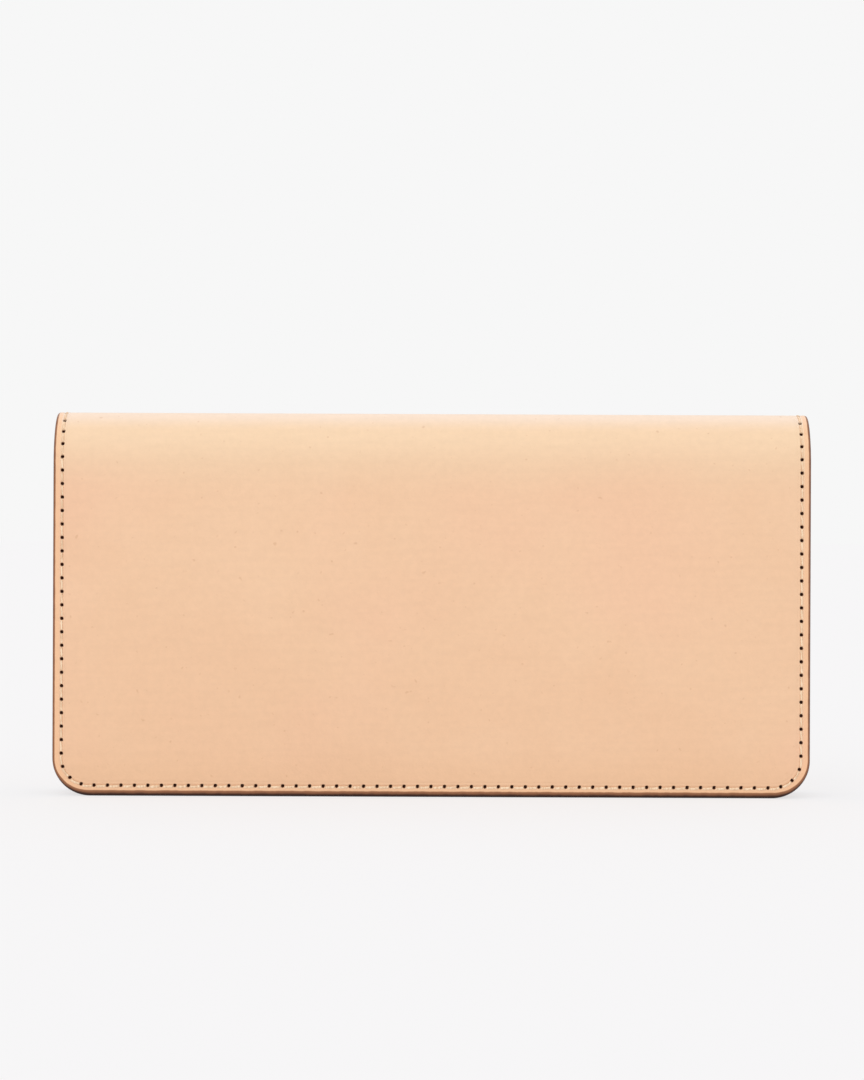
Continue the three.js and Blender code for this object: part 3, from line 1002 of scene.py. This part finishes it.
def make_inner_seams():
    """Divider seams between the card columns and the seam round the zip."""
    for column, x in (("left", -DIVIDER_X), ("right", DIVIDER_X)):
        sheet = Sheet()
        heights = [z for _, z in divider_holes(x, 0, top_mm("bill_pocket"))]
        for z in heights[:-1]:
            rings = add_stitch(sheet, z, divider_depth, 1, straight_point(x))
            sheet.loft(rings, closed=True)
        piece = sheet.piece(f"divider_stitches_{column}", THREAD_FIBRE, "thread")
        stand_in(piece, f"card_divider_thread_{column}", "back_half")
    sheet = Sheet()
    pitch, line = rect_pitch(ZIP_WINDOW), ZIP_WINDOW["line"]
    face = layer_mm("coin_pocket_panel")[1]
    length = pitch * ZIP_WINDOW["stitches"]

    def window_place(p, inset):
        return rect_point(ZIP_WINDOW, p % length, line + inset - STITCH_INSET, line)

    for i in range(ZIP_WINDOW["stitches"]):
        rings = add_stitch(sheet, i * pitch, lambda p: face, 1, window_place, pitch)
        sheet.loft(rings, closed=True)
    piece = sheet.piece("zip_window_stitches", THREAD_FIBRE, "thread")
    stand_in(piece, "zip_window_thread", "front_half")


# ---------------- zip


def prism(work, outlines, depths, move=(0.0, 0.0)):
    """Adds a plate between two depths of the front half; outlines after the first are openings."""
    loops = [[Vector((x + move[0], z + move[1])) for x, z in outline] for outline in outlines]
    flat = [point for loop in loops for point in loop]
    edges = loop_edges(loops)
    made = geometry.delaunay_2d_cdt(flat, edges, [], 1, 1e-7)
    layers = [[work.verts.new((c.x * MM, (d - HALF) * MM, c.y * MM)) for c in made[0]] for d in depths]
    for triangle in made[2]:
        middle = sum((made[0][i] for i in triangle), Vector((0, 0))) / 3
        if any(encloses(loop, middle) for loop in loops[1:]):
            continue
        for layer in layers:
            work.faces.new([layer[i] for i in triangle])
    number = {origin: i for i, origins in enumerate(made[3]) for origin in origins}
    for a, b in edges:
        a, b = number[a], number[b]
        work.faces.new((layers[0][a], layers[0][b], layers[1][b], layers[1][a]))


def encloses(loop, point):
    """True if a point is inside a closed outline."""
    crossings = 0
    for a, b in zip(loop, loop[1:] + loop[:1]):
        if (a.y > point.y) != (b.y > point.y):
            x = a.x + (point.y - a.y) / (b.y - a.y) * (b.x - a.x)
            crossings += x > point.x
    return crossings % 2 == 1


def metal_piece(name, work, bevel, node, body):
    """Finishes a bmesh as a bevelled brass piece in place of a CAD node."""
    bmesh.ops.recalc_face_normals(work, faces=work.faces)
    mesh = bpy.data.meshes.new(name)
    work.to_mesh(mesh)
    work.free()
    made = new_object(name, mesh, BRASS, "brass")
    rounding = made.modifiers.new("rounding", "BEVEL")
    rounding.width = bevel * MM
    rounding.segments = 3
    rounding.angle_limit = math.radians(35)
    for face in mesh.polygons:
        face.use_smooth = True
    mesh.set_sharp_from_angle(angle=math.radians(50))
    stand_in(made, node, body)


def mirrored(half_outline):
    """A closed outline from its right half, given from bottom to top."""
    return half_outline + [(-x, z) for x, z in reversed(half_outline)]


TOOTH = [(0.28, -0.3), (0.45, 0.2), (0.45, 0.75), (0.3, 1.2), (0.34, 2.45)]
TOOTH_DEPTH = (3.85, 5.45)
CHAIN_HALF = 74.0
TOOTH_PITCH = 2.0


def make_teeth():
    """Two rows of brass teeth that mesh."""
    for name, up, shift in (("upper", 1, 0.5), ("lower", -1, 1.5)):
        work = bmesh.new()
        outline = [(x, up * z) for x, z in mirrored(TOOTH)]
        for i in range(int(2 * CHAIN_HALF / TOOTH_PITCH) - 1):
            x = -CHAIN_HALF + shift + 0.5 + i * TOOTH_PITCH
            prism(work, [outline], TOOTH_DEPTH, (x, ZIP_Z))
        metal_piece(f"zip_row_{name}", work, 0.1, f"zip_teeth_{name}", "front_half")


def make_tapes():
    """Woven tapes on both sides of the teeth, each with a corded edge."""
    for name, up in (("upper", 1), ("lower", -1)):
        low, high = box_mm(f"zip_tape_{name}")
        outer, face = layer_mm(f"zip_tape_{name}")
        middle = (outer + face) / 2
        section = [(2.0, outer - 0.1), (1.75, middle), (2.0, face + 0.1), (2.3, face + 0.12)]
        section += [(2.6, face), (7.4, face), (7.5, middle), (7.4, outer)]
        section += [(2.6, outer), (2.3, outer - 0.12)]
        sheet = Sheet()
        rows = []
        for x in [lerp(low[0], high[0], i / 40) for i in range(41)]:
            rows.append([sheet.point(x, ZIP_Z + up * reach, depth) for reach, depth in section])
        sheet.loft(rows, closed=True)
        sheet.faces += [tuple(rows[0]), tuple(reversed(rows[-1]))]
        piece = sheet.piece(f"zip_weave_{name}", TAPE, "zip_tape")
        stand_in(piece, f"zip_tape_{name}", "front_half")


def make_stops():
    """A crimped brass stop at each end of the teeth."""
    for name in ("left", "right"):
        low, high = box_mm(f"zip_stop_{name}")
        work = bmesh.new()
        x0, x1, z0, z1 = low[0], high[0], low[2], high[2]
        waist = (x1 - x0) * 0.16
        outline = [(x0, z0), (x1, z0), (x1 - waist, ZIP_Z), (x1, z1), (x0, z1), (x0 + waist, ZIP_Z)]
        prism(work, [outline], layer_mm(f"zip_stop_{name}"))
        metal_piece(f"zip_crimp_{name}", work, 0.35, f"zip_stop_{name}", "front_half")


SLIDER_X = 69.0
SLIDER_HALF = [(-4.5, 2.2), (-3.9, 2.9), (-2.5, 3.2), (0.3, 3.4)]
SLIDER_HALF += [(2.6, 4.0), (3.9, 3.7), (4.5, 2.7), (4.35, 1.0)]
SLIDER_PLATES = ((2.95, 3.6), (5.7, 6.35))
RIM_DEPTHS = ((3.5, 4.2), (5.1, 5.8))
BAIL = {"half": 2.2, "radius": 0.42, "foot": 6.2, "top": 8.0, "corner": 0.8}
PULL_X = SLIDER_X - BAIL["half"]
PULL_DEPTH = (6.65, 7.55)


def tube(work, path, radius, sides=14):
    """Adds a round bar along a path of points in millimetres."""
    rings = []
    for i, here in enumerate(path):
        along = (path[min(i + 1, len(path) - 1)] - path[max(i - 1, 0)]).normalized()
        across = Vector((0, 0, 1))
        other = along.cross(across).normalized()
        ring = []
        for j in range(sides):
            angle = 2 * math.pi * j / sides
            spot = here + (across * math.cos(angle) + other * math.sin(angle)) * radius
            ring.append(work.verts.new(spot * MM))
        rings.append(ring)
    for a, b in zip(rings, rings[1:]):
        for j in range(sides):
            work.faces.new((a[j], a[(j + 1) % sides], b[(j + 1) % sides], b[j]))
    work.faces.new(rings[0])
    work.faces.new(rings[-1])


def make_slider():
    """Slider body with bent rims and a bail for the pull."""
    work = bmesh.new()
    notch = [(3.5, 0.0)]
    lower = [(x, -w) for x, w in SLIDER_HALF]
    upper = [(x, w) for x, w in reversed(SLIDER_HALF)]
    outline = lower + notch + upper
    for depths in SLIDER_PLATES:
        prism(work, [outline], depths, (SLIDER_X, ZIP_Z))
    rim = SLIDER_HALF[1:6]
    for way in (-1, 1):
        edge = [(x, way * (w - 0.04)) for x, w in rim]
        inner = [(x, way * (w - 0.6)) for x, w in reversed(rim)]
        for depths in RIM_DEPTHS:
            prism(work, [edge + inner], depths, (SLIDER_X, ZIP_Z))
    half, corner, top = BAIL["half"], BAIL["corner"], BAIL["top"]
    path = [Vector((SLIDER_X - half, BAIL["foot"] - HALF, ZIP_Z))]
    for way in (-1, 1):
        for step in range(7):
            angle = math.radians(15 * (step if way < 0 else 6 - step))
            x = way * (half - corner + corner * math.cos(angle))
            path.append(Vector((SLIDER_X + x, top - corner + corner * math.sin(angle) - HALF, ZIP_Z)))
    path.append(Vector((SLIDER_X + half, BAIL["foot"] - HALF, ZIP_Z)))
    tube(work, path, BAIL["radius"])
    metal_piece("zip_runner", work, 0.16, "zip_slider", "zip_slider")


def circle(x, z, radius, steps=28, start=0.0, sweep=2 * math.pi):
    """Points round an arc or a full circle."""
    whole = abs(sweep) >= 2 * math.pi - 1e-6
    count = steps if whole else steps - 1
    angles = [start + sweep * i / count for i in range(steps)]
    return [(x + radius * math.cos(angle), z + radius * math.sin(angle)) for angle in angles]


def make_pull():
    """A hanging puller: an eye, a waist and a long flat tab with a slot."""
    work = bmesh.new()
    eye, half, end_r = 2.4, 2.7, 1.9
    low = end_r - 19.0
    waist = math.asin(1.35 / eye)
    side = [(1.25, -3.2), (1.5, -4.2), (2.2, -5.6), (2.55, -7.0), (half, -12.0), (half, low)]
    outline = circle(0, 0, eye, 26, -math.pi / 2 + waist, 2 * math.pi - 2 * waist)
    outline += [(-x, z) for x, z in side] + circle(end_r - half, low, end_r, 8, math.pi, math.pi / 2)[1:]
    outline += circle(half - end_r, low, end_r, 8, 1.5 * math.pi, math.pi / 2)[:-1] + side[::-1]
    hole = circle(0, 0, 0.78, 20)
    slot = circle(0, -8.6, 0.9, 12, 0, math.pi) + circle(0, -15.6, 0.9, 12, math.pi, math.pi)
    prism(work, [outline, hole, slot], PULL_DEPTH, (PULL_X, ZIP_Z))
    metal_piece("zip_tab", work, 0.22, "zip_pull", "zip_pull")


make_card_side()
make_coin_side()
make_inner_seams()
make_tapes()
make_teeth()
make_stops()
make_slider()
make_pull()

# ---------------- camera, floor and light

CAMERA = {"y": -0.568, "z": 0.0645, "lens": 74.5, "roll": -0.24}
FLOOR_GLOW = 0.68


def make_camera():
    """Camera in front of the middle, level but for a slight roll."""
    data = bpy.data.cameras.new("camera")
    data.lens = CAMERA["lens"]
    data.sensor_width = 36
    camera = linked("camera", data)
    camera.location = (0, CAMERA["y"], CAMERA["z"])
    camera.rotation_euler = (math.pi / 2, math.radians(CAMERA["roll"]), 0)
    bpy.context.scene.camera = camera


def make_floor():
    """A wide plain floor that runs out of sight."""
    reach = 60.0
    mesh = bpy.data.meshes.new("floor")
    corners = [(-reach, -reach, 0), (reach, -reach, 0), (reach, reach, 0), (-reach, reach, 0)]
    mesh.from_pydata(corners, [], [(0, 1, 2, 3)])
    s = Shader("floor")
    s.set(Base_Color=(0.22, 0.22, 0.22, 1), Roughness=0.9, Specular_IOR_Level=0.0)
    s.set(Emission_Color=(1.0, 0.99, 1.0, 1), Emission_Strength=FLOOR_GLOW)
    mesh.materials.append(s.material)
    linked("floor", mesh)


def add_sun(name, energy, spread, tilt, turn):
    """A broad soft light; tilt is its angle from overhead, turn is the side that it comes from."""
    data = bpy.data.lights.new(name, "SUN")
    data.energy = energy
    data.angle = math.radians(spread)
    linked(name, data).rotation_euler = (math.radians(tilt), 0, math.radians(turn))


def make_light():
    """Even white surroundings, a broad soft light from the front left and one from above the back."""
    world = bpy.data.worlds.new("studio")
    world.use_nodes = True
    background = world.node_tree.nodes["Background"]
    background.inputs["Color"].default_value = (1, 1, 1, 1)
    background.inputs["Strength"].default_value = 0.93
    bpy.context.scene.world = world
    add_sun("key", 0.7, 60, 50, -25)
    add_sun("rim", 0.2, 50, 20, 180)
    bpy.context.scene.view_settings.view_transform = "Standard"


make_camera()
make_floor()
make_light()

Exercise goal: In the listing above, reproduce the first line and each one after it through the line that contains "layers[0][b], layers[1][b], layers[1][a]))".

Correct response:
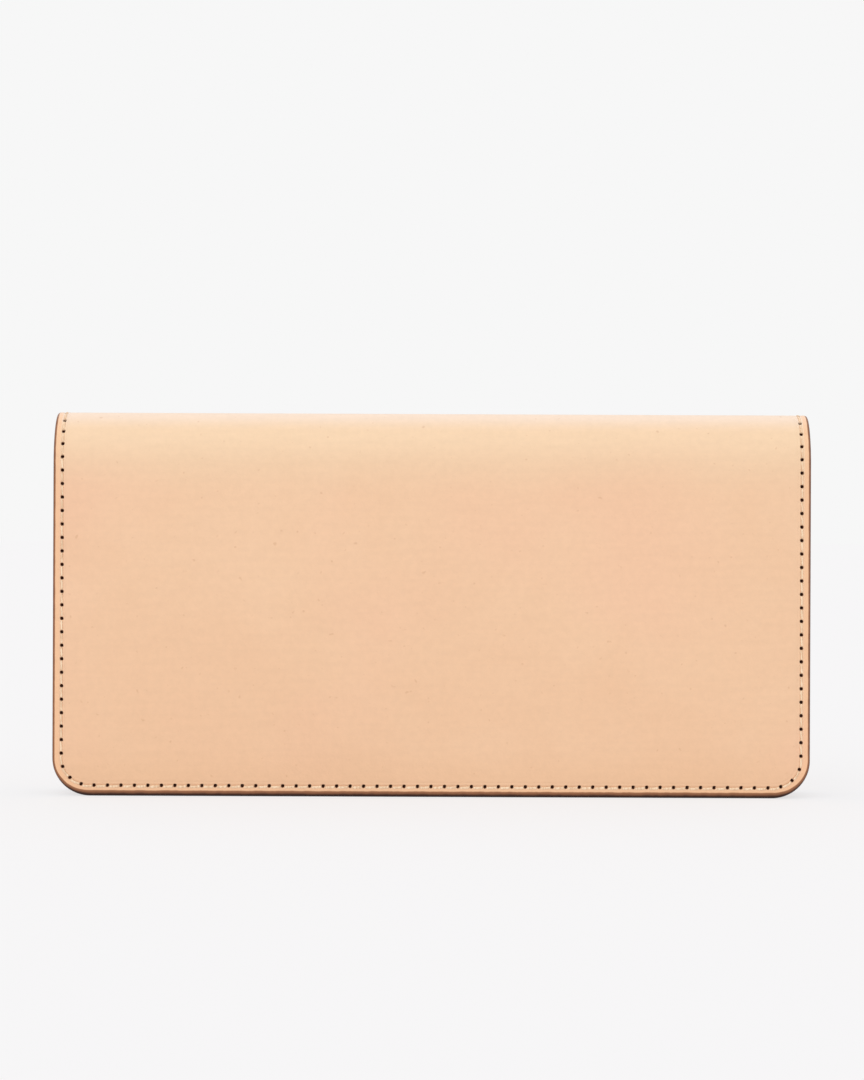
Continue the three.js and Blender code for this object: part 3, from line 1002 of scene.py. This part finishes it.
def make_inner_seams():
    """Divider seams between the card columns and the seam round the zip."""
    for column, x in (("left", -DIVIDER_X), ("right", DIVIDER_X)):
        sheet = Sheet()
        heights = [z for _, z in divider_holes(x, 0, top_mm("bill_pocket"))]
        for z in heights[:-1]:
            rings = add_stitch(sheet, z, divider_depth, 1, straight_point(x))
            sheet.loft(rings, closed=True)
        piece = sheet.piece(f"divider_stitches_{column}", THREAD_FIBRE, "thread")
        stand_in(piece, f"card_divider_thread_{column}", "back_half")
    sheet = Sheet()
    pitch, line = rect_pitch(ZIP_WINDOW), ZIP_WINDOW["line"]
    face = layer_mm("coin_pocket_panel")[1]
    length = pitch * ZIP_WINDOW["stitches"]

    def window_place(p, inset):
        return rect_point(ZIP_WINDOW, p % length, line + inset - STITCH_INSET, line)

    for i in range(ZIP_WINDOW["stitches"]):
        rings = add_stitch(sheet, i * pitch, lambda p: face, 1, window_place, pitch)
        sheet.loft(rings, closed=True)
    piece = sheet.piece("zip_window_stitches", THREAD_FIBRE, "thread")
    stand_in(piece, "zip_window_thread", "front_half")


# ---------------- zip


def prism(work, outlines, depths, move=(0.0, 0.0)):
    """Adds a plate between two depths of the front half; outlines after the first are openings."""
    loops = [[Vector((x + move[0], z + move[1])) for x, z in outline] for outline in outlines]
    flat = [point for loop in loops for point in loop]
    edges = loop_edges(loops)
    made = geometry.delaunay_2d_cdt(flat, edges, [], 1, 1e-7)
    layers = [[work.verts.new((c.x * MM, (d - HALF) * MM, c.y * MM)) for c in made[0]] for d in depths]
    for triangle in made[2]:
        middle = sum((made[0][i] for i in triangle), Vector((0, 0))) / 3
        if any(encloses(loop, middle) for loop in loops[1:]):
            continue
        for layer in layers:
            work.faces.new([layer[i] for i in triangle])
    number = {origin: i for i, origins in enumerate(made[3]) for origin in origins}
    for a, b in edges:
        a, b = number[a], number[b]
        work.faces.new((layers[0][a], layers[0][b], layers[1][b], layers[1][a]))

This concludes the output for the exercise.